For instance, you can further expand the code and add more test methods for other steps such as testing access control, handling malformed requests, checking TLS encryption, and reviewing API documentation for any discrepancies with the actual implementation.

Ongoing API Endpoint Security Testing Best Practices

To ensure that API endpoints remain secure over time, ongoing security testing is essential. Schedule regular vulnerability scans and penetration tests to identify any weaknesses that could be exploited.

Conduct Regular Vulnerability Scans

Run automated vulnerability scans on API endpoints at least monthly. Scan for issues like:

  • SQL injection
  • Cross-site scripting
  • Broken authentication
  • Sensitive data exposure

Remediate any critical or high-severity findings immediately. Develop a plan to address medium- and low-severity issues within 30-90 days.

Perform Penetration Tests

Have an independent third party conduct penetration tests on API endpoints every 6-12 months. Penetration tests go deeper than vulnerability scans to simulate real-world attacks. Testers will attempt to access sensitive data or take control of the API. Address any issues found to strengthen endpoint security.

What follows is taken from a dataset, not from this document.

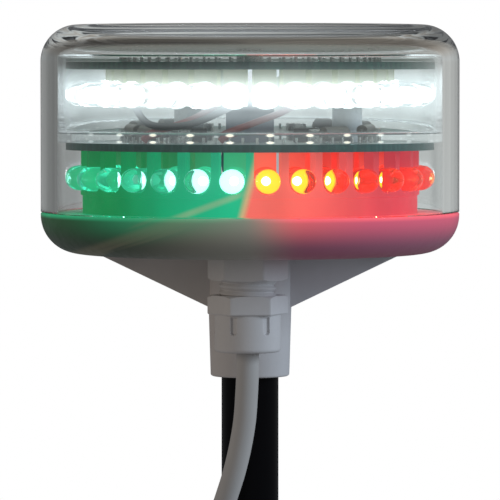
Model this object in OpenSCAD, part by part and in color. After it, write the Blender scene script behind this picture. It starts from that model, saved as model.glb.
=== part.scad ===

Monitor for Anomalous Behavior

Continuously monitor API endpoints for abnormal behavior that could indicate compromise or abuse. Look for things like:

  • Sudden spikes in traffic
  • Requests from unknown or suspicious IP addresses
  • Invalid requests or requests attempting to access unauthorized resources

Investigate anything unusual immediately to determine if remediation is needed. Monitoring is key to quickly detecting and responding to security events.

Review Access Controls

Review API endpoint access controls regularly to ensure that only authorized users and applications can access data and resources. Remove any unused, outdated, or unnecessary permissions to limit exposure. Access controls are a critical line of defense, so keeping them up-to-date is important for security.

Conclusion

In conclusion, testing the security of API endpoints should be an ongoing process to protect systems and data. By following best practices for identifying vulnerabilities through various types of security testing, you can remediate issues and strengthen endpoint security over time. 

While the examples above focused on gRPC endpoints, the overall guidelines apply to any API. Regularly testing API endpoints is key to avoiding breaches and ensuring the integrity of your infrastructure. Make security testing a priority and keep your endpoints protected.